DATA BLOCK:

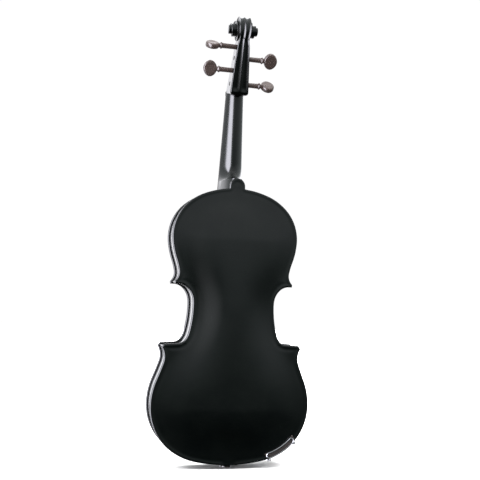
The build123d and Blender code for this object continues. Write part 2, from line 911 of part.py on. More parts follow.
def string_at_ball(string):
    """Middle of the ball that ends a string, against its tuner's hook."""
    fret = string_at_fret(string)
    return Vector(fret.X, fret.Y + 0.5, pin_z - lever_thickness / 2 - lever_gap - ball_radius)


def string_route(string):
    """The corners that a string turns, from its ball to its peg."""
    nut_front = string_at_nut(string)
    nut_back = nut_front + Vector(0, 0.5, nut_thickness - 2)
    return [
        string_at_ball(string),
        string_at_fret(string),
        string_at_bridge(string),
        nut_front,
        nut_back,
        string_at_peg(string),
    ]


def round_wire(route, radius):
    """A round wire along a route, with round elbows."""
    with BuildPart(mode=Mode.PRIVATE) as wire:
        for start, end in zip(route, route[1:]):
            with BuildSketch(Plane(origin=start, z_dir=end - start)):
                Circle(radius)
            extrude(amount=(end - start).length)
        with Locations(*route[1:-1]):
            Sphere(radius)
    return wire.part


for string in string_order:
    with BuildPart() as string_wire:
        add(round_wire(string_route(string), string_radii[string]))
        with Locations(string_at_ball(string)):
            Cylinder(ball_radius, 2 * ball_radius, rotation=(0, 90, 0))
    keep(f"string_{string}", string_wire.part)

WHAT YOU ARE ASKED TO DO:
The data above must be returned in full, exactly as written.

RIGHT ANSWER:
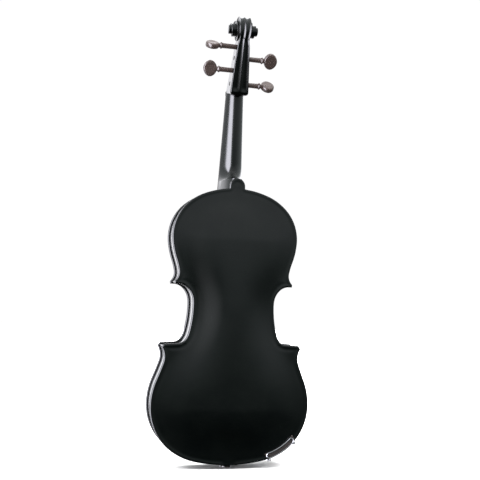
The build123d and Blender code for this object continues. Write part 2, from line 911 of part.py on. More parts follow.
def string_at_ball(string):
    """Middle of the ball that ends a string, against its tuner's hook."""
    fret = string_at_fret(string)
    return Vector(fret.X, fret.Y + 0.5, pin_z - lever_thickness / 2 - lever_gap - ball_radius)


def string_route(string):
    """The corners that a string turns, from its ball to its peg."""
    nut_front = string_at_nut(string)
    nut_back = nut_front + Vector(0, 0.5, nut_thickness - 2)
    return [
        string_at_ball(string),
        string_at_fret(string),
        string_at_bridge(string),
        nut_front,
        nut_back,
        string_at_peg(string),
    ]


def round_wire(route, radius):
    """A round wire along a route, with round elbows."""
    with BuildPart(mode=Mode.PRIVATE) as wire:
        for start, end in zip(route, route[1:]):
            with BuildSketch(Plane(origin=start, z_dir=end - start)):
                Circle(radius)
            extrude(amount=(end - start).length)
        with Locations(*route[1:-1]):
            Sphere(radius)
    return wire.part


for string in string_order:
    with BuildPart() as string_wire:
        add(round_wire(string_route(string), string_radii[string]))
        with Locations(string_at_ball(string)):
            Cylinder(ball_radius, 2 * ball_radius, rotation=(0, 90, 0))
    keep(f"string_{string}", string_wire.part)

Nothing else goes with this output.